A Senate Appropriation Committee's amendment that would have reduced Mississippi's K-12 education funding by $81 million failed yesterday in the Senate's 29-22 vote.

House Bill 1494, which allocates $2.3 billion for education, now heads to a conference committee where state House and Senate members can add further amendments. Gov. Haley Barbour said that he would veto any funding bill that comes to his desk before the Legislature adopts a balanced budget.

The governor said he was disappointed with the Senate's vote.

"Putting more state money into education when we have $85 million in federal funding available means we jeopardize how much we will have to spend in coming years," Barbour said in a statement. "To ignore the money our school districts have received through federal education jobs funding will result in other agencies receiving less funding and will nearly eliminate any reserves for the following year."

In his November 2010 budget proposal, Barbour justified lowering the state education's budget because of "$65 million of unspent education dollars that will be available to school districts in (the) 2012 (fiscal year)." In his statement yesterday, Barbour did not cite the source of the additional $20 million.

Nancy Loome, executive director of the Parents' Campaign, said that Barbour's assessment of education funding is misleading and speculative.

"(Barbour is) just speculating how much of what districts were already given from the federal government, and how much districts have left to spend.

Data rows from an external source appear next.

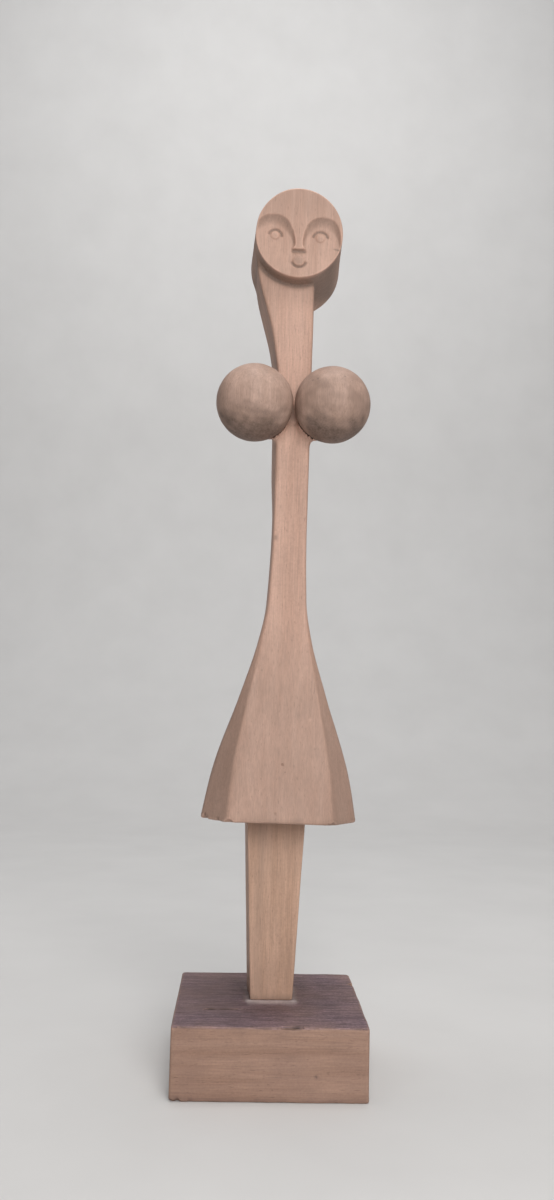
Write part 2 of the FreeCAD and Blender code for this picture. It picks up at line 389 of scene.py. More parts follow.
# a crack across the block's top, and a short split along its front edge: start and length
CRACKS = [((-22.0, -14.0), 13.5), ((3.6, PLINTH_LOW[1] + 0.9), 7.0)]
CRACK_DIRECTION = np.array([0.999, 0.04, 0.0])
CRACK_RADIUS = 0.7


def chips(points, places, stretch):
    """Small splinters missing from the edges."""
    rough = 0.45 * ripple(points, 1.3, 14)
    return np.minimum.reduce([
        np.linalg.norm((points - np.array(place)) * stretch, axis=1) - size + rough
        for *place, size in places
    ])


def saw_lines(points):
    """Fine ridges left by the saw across the block's top, from 0 to 1."""
    return 0.5 + 0.5 * ripple(points * [0.06, 1.0, 1.0], 0.75, 13)


def plinth_field(points):
    """The block, a touch wider at its foot, with softened edges, a few knocks and two cracks."""
    x, y, z = points.T
    middle = (PLINTH_LOW + PLINTH_HIGH) / 2
    half = (PLINTH_HIGH - PLINTH_LOW) / 2 - 0.02
    taper = PLINTH_TAPER * (z - PLINTH_LOW[2]) / (PLINTH_TOP - PLINTH_LOW[2])
    uneven = 0.1 * (1 + ripple(points, 14.0, 12))
    across = np.abs(x - middle[0]) - half[0] + taper + uneven
    along = np.abs(y - middle[1]) - half[1] + taper + uneven
    wear = 0.75 + 0.3 * ripple(points, 5.0, 11)
    block = smooth_max(across, along, wear + 0.5)
    top = z - PLINTH_TOP + 0.04 + 0.09 * saw_lines(points)
    block = smooth_max(block, top, wear)
    block = smooth_max(block, PLINTH_LOW[2] + 0.02 - z, wear)
    for start, length in CRACKS:
        crack = rod(points, np.array([*start, PLINTH_TOP]), CRACK_DIRECTION, length, CRACK_RADIUS)
        block = smooth_max(block, -crack - 0.15 * ripple(points, 1.3, 15), 0.2)
    block = smooth_max(block, -chips(points, PLINTH_CHIPS, CHIP_STRETCH), 0.4)
    return np.maximum(block, -screw_hole(points))


def weathering(points):
    """1 over the block's dark weathered top, paler round the leg's foot and worn away at the edges."""
    x, y, z = points.T
    wander = ripple(points * [0.5, 1, 1], 2.0, 16)
    top = rise(z + 0.15 * wander, PLINTH_TOP - 0.75, PLINTH_TOP - 0.4)
    beside = np.maximum(np.abs(x - FOOT_X), np.abs(y - LEG_Y)) - FOOT_PATCH
    halo = rise(beside + 0.7 * wander, 0.3, 2.6)
    patchy = 0.86 + 0.14 * ripple(points, 9.0, 17)
    return top * (0.7 + 0.3 * halo) * patchy


def foot_dust(points):
    """Pale dust and old glue on the block round the leg's foot, most of it in front."""
    x, y, z = points.T
    beside = np.maximum(np.abs(x - FOOT_X + 0.2) - FOOT_PATCH + 0.4, np.abs(y - LEG_Y) - FOOT_PATCH)
    in_front = rise(LEG_Y - 6.5 - y, 0, 1.5) * rise(9.5 - np.abs(x - FOOT_X), 0, 1.5)
    reach = 1.1 + 2.0 * in_front
    amount = 0.6 + 0.9 * in_front
    patchy = 0.8 + 0.2 * ripple(points, 1.6, 18)
    on_top = rise(z, PLINTH_TOP - 0.8, PLINTH_TOP - 0.4)
    return on_top * hump(beside, reach) * patchy * amount


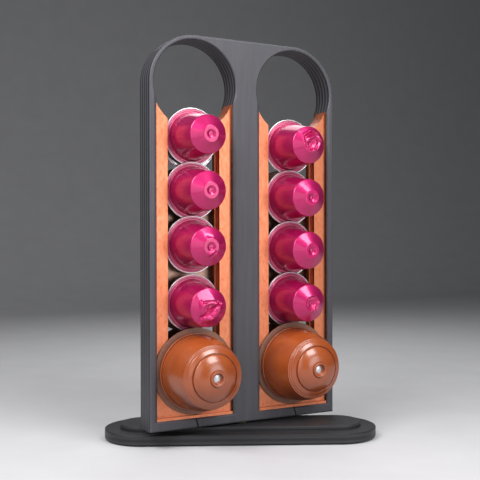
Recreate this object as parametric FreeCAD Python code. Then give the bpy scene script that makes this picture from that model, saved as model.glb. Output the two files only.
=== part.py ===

That is why the number keeps changing," Loome told the Jackson Free Press today. "It is not money that (the state) can appropriate. It is not additional money that schools will be getting next year. It is simply the federal funds that schools got last year, that they were supposed to spend this year on teacher's salaries. It was intended by the federal government to be over and above any state appropriation. It says specifically that states can't use it to supplant state funds."